County Monaghan is the primary historic home of the Duffy family. The county sits on the Ulster border, wedged between Fermanagh, Tyrone, Armagh, and Cavan, and its landscape of drumlin hills, small lakes, and intimate valleys shaped the farming communities that sustained the Duffy family over generations. Monaghan's Catholic majority in the nineteenth century — unusual for Ulster — meant that Famine emigration was significant, and Monaghan Duffys are among the founders of Irish-American communities in New York and the northeast.
County Roscommon in Connacht has a substantial Duffy population, representing the second major concentration of the name in Ireland. The Connacht Duffys are genealogically distinct — or possibly distantly connected through a branching of the original sept — from the Ulster family. For Duffy researchers, establishing whether the family was Monaghan or Roscommon (or another county) is the essential first step.
Secondary concentrations of the Duffy name appear in Donegal and Cavan, counties adjacent to the primary Ulster territory. These likely represent movement from the Monaghan heartland and the spread of the family across Ulster border communities over the centuries.
The Ó Dubhthaigh role as coarbs of Clogher placed the family at the centre of the ecclesiastical life of Ulster for centuries. Clogher is one of the oldest episcopal sees in Ireland — its foundation is traditionally associated with the early medieval period and St Mac Cairthinn, a companion of St Patrick. The coarb family managed the lands and resources of the church foundation, representing both a spiritual and administrative function. As the medieval church in Ireland evolved and the coarb system became increasingly secular in character, the Duffy family's institutional role continued even as its specifically religious dimensions faded.

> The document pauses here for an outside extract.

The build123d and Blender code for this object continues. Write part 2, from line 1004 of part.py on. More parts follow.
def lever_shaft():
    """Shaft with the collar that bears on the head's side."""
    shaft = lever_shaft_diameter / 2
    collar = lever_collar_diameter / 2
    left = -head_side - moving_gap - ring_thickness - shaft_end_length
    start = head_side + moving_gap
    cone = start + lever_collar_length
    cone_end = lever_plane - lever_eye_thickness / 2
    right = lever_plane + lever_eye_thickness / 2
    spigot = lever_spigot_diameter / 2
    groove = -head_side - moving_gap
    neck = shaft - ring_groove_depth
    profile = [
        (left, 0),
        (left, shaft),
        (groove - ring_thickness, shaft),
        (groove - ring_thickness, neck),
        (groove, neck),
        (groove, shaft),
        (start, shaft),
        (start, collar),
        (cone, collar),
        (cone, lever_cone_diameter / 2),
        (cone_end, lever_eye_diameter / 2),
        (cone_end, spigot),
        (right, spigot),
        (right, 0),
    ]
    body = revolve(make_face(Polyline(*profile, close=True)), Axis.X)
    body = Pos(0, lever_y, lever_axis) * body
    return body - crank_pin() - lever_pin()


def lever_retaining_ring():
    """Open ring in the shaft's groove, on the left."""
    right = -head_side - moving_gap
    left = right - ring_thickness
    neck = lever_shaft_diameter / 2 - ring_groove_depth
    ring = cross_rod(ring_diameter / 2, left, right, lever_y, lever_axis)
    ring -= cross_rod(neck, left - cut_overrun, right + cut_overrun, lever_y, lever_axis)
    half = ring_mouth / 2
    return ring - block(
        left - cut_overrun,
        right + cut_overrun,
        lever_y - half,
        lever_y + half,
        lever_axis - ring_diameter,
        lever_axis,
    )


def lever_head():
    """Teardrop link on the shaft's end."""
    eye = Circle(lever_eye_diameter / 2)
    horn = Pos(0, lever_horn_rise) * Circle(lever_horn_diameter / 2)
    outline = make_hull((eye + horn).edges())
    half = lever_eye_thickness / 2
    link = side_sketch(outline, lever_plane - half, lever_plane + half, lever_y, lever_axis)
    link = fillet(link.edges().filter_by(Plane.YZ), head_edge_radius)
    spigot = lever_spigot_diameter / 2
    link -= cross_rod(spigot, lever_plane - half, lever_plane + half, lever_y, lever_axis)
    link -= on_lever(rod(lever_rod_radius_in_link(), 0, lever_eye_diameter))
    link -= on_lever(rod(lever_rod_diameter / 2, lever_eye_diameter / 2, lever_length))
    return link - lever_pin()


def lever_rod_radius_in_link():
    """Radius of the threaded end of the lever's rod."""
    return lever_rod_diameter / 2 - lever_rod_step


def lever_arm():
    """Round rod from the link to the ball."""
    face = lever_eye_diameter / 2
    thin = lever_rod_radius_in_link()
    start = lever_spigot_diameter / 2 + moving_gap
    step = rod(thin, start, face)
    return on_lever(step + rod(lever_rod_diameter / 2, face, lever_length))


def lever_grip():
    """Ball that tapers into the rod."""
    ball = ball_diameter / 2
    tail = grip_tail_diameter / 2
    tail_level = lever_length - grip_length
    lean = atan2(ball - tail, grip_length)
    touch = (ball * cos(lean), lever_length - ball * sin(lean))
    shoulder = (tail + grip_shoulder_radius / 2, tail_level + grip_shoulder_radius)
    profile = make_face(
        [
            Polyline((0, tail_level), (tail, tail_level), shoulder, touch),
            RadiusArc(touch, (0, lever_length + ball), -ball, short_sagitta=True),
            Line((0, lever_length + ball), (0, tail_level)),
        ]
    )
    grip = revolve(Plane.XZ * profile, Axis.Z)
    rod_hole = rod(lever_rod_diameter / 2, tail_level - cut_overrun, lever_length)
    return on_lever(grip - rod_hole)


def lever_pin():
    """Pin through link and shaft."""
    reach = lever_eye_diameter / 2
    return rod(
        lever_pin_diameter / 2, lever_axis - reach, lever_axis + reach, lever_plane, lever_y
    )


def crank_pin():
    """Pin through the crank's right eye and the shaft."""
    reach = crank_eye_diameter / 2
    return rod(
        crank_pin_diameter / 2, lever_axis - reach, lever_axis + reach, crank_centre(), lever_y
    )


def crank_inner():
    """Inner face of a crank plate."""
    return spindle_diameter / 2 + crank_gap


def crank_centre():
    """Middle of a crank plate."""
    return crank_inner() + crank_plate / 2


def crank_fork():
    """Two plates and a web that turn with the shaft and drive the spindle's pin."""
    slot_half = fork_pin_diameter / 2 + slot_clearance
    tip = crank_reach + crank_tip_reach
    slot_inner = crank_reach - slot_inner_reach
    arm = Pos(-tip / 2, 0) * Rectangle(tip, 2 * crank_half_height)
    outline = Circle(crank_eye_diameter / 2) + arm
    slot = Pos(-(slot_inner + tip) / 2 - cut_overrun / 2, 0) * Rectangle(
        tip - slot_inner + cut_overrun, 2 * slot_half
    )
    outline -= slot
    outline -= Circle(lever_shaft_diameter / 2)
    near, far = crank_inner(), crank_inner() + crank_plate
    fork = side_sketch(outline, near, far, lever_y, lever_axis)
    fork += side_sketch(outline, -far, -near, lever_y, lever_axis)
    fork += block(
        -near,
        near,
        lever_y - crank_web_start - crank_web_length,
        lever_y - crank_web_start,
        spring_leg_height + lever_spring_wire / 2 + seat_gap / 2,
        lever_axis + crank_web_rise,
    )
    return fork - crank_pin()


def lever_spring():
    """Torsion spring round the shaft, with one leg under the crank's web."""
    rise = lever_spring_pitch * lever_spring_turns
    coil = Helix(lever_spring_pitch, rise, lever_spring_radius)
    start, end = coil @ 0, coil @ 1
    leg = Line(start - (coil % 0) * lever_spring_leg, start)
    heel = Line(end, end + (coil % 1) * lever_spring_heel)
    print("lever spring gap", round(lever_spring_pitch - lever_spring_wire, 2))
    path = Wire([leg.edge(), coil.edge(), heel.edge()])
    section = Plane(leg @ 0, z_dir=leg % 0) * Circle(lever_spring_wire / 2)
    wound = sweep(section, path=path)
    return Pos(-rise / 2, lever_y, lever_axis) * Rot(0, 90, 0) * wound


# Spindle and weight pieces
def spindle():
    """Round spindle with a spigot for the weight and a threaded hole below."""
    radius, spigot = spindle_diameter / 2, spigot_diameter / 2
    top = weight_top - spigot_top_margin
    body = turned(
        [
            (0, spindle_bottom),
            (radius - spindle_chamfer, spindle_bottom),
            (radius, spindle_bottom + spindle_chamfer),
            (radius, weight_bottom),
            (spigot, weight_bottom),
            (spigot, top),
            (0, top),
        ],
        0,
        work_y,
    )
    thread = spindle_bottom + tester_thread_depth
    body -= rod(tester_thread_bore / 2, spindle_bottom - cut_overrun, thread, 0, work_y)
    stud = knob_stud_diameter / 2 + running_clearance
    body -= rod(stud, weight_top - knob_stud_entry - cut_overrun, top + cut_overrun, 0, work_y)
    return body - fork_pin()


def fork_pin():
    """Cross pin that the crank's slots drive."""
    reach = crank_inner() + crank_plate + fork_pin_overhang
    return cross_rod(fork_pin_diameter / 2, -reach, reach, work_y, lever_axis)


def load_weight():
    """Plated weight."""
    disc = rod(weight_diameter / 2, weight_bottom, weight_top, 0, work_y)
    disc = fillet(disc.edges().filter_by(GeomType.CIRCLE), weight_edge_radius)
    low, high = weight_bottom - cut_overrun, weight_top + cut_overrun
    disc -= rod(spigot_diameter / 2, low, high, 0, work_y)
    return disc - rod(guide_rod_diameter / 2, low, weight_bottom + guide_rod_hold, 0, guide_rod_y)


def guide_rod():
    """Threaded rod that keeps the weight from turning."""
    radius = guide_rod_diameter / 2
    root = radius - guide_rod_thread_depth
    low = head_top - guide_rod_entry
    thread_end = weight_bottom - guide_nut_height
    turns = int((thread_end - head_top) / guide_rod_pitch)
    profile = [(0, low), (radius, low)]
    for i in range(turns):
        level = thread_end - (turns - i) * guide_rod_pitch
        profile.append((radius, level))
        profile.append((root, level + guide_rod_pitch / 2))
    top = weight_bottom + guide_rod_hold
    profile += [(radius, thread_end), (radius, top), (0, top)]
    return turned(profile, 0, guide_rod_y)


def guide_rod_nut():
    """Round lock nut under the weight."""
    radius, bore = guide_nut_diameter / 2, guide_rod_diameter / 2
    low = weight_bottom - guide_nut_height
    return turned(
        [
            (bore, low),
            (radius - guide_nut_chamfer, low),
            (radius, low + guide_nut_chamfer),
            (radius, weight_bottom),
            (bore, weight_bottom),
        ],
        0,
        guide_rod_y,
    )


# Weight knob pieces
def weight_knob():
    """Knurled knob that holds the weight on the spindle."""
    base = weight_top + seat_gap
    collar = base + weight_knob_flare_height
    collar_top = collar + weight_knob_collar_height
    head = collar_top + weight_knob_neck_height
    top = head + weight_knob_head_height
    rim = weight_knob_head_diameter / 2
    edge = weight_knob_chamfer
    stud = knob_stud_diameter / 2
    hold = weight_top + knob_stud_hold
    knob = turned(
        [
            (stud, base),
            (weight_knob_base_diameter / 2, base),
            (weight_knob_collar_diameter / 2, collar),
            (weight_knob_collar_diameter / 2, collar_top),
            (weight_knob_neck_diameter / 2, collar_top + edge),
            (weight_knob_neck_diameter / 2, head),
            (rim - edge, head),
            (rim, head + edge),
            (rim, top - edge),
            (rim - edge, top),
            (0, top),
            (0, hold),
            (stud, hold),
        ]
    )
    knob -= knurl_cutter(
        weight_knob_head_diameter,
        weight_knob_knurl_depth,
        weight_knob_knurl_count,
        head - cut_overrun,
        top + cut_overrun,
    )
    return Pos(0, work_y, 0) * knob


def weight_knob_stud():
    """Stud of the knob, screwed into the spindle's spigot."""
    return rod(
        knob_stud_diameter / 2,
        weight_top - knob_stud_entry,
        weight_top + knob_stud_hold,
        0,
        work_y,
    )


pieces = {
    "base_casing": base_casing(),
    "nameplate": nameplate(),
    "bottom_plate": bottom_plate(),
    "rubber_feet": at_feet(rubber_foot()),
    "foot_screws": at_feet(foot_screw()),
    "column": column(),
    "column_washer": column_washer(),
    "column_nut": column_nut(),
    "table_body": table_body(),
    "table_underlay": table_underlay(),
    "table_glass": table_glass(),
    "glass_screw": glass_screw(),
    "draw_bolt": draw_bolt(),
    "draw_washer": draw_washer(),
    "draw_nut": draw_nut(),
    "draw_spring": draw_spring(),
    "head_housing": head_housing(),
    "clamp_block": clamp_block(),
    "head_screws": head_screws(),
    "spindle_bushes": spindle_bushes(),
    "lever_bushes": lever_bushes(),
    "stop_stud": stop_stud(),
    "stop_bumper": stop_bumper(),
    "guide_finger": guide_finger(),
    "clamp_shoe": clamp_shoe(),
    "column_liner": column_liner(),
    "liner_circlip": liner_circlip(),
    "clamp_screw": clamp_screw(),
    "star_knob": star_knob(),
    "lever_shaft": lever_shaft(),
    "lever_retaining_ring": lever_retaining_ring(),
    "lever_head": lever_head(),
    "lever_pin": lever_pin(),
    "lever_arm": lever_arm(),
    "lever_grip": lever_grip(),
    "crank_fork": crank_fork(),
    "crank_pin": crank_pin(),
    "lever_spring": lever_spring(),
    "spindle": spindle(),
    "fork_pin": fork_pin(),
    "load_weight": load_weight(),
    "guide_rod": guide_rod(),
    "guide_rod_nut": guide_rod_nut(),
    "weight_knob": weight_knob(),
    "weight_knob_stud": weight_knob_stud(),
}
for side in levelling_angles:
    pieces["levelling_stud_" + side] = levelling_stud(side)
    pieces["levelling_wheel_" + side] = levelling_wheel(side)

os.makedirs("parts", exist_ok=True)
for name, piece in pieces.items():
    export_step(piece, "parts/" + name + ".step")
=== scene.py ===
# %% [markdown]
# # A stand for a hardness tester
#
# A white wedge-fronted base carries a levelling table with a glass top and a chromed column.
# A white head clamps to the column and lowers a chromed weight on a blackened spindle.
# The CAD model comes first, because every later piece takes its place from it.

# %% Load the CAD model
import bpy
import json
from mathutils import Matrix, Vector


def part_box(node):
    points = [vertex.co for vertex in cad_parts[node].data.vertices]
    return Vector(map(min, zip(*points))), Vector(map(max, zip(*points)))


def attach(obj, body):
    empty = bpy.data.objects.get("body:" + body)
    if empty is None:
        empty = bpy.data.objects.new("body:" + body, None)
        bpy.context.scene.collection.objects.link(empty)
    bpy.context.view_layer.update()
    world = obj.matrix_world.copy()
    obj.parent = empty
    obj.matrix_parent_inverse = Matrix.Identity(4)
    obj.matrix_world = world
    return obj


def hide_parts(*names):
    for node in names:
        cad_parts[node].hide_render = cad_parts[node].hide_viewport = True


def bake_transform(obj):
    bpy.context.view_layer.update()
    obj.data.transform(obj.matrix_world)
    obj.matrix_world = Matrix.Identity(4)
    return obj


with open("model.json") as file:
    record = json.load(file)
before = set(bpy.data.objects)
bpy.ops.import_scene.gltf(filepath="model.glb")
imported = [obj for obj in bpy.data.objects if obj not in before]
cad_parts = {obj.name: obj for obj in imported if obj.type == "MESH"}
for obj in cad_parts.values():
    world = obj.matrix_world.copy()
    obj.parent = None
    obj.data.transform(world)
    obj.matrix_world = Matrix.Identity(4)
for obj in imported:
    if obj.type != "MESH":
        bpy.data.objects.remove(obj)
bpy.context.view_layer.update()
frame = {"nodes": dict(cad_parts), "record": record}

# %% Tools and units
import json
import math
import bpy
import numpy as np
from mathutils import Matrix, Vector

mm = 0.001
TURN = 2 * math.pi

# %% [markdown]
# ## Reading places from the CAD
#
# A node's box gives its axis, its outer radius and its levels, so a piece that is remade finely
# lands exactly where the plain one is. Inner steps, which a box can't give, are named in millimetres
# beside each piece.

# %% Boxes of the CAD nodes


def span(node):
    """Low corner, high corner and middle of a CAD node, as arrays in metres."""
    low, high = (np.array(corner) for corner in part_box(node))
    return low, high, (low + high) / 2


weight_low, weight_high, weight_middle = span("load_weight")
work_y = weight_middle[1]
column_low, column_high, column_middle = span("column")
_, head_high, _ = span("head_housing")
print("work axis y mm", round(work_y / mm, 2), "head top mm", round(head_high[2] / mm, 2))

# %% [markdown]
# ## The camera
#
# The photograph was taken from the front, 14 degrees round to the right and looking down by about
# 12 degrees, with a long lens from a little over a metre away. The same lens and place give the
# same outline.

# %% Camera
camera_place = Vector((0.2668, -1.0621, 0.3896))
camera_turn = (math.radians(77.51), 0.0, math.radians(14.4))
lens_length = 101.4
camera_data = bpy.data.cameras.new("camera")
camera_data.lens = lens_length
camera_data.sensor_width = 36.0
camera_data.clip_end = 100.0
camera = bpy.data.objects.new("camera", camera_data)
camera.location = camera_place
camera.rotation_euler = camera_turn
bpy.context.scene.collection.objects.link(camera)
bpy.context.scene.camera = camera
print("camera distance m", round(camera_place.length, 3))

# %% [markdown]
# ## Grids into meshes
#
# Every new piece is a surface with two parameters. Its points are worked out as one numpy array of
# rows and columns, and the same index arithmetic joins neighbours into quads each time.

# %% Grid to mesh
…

The Reformation and the subsequent imposition of the Protestant Church of Ireland on Catholic foundations disrupted the coarb system across Ireland. In Monaghan, as elsewhere, Catholic institutions were suppressed, and the ecclesiastical role that had defined the Duffy family's position was no longer available in the form it had taken under the Gaelic and medieval Catholic order. The family continued as a prominent Monaghan farming and professional family, but the specific institutional connection to Clogher did not survive the religious upheavals of the sixteenth and seventeenth centuries intact.
The most historically significant bearer of the Duffy name in the nineteenth century was Charles Gavan Duffy (1816–1903), born in Monaghan town. A journalist, political activist, and nationalist, Gavan Duffy co-founded the Nation newspaper in 1842 with Thomas Davis and John Blake Dillon, creating the publication that became the primary organ of the Young Ireland movement. The Nation promoted Irish cultural nationalism — the recovery and celebration of Irish history, language, and identity — at a moment when the Famine was about to fundamentally reshape Irish society and politics.

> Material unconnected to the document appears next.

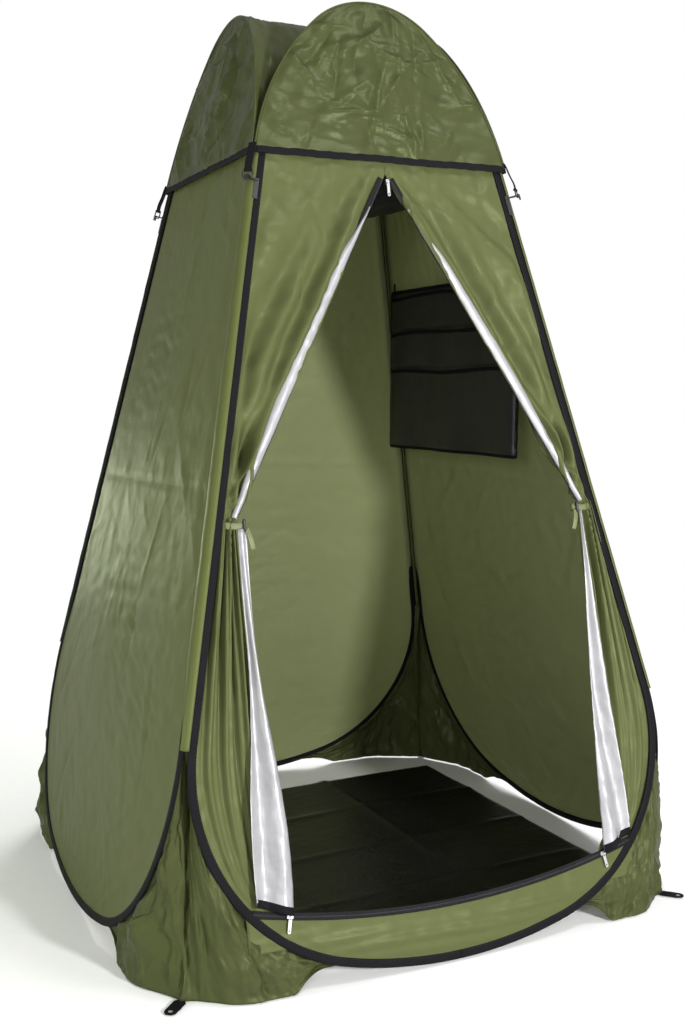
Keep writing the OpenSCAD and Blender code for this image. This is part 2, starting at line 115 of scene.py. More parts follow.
def half_loop(off, fine=1):
    """Points (u, v) from the loop's lowest point up its right side to its highest, moved out by off."""
    low = arc("corner", off, 2)[-1]
    high = arc("arch", off, 2)[0]
    side = np.linspace(low, high, 70 * fine)
    return np.concatenate(
        [
            arc("bottom", off, 18 * fine)[:-1],
            arc("corner", off, 44 * fine)[:-1],
            side[:-1],
            arc("arch", off, 26 * fine)[:-1],
            arc("top", off, 16 * fine),
        ]
    )


def full_loop(off, fine=2):
    half = half_loop(off, fine)
    return np.concatenate([half, (half * [-1, 1])[-2:0:-1]])


def half_width(v, off):
    path = half_loop(off)
    return np.interp(v, path[:, 1], path[:, 0])


def half_at(v):
    """Half the distance between the corner edges at height v along a panel."""
    return BASE - v * math.tan(PHI)


def spin(i):
    a = i * math.pi / 2
    return np.array([[math.cos(a), -math.sin(a), 0], [math.sin(a), math.cos(a), 0], [0, 0, 1]])


def panel_axes(i):
    turn = spin(i)
    u = turn @ [1, 0, 0]
    v = turn @ [0, math.sin(LEAN), math.cos(LEAN)]
    n = turn @ [0, -math.cos(LEAN), math.sin(LEAN)]
    return turn @ [0, -BASE, 0] + PLANE * n, u, v, n


def on_panel(i, u, v, n=0.0):
    """World points of panel coordinates, which may be arrays of one shape."""
    origin, du, dv, dn = panel_axes(i)
    u, v, n = np.broadcast_arrays(u, v, n)
    return origin + u[..., None] * du + v[..., None] * dv + n[..., None] * dn


# ---- patterns ----
def waves(a, b, seed, count, short, long, sharp=0.0, heading=(0, math.pi)):
    """A sum of plane waves of random direction and phase; sharp folds their crests into creases."""
    rng = np.random.default_rng(seed)
    total = 0.0
    for _ in range(count):
        turn = rng.uniform(*heading)
        length = short * (long / short) ** rng.uniform()
        phase = rng.uniform(0, TAU)
        wave = np.sin((a * math.cos(turn) + b * math.sin(turn)) * TAU / length + phase)
        wave = (1 - sharp) * wave + sharp * (1 - 2 * np.abs(wave))
        total = total + wave * length / long
    return total / math.sqrt(count)


def rumple(a, b, seed, size, sharp=0.7):
    """Crumpled cloth: creases of about the given size, bent by a slower wave."""
    warp_a = a + 0.35 * size * waves(a, b, seed + 1, 4, 1.5 * size, 4 * size)
    warp_b = b + 0.35 * size * waves(a, b, seed + 2, 4, 1.5 * size, 4 * size)
    return waves(warp_a, warp_b, seed, 9, 0.35 * size, 1.6 * size, sharp)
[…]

Arrested after the failed uprising of 1848, Gavan Duffy survived several trials (three juries failed to convict him) and eventually emigrated to Australia, where he had a second remarkable career as a politician, serving as Premier of Victoria from 1871 to 1872 and later being knighted. His life — from Monaghan journalist to Irish nationalist to Australian premier to knight — traces the possibilities and dislocations of the Victorian Irish diaspora with unusual clarity.
Duffy is among the more common Irish-American surnames, found in large numbers in the northeast cities — New York, Philadelphia, Boston, and New Jersey — that received the heaviest concentrations of Ulster and Connacht emigration in the nineteenth century. The name appears throughout the history of Irish-American Catholicism, labour activism, and politics.
In Australia, as noted above, the Duffy name carries particular historical weight through Charles Gavan Duffy's career in Victoria. The Irish-Australian community in the nineteenth century was disproportionately represented by Ulster Catholics — the same communities from which the Duffy family came — and the name appears consistently in the records of colonial Victoria, New South Wales, and Queensland.
Duffy genealogical research is most productive when the county of origin is established first. Monaghan Duffy research is well-served by the Catholic parish registers for the county, which survived relatively well compared to some other Ulster counties. Roscommon Duffy research draws on the Connacht records.
IrishGenealogy.ie — civil registration from 1864 and Catholic parish registers. Monaghan and Roscommon Catholic registers are available here and are essential starting points.
Monaghan County Museum and Archives — local collections including estate records and genealogical materials specific to the county.
Griffith's Valuation (1847–1864) — searchable at Ask About Ireland. Duffy households in Monaghan and Roscommon are well represented and can be used to locate specific townlands before working back through parish records.
The 1901 and 1911 Census of Ireland — free at the National Archives of Ireland. An essential tool for capturing Duffy families in their home communities in the pre-emigration era.
The Tithe Applotment Books (1823–1837) — an earlier survey, available at the National Archives. Covers rural landholders in Monaghan and Roscommon and is valuable for tracing Duffy families before the Famine emigration wave.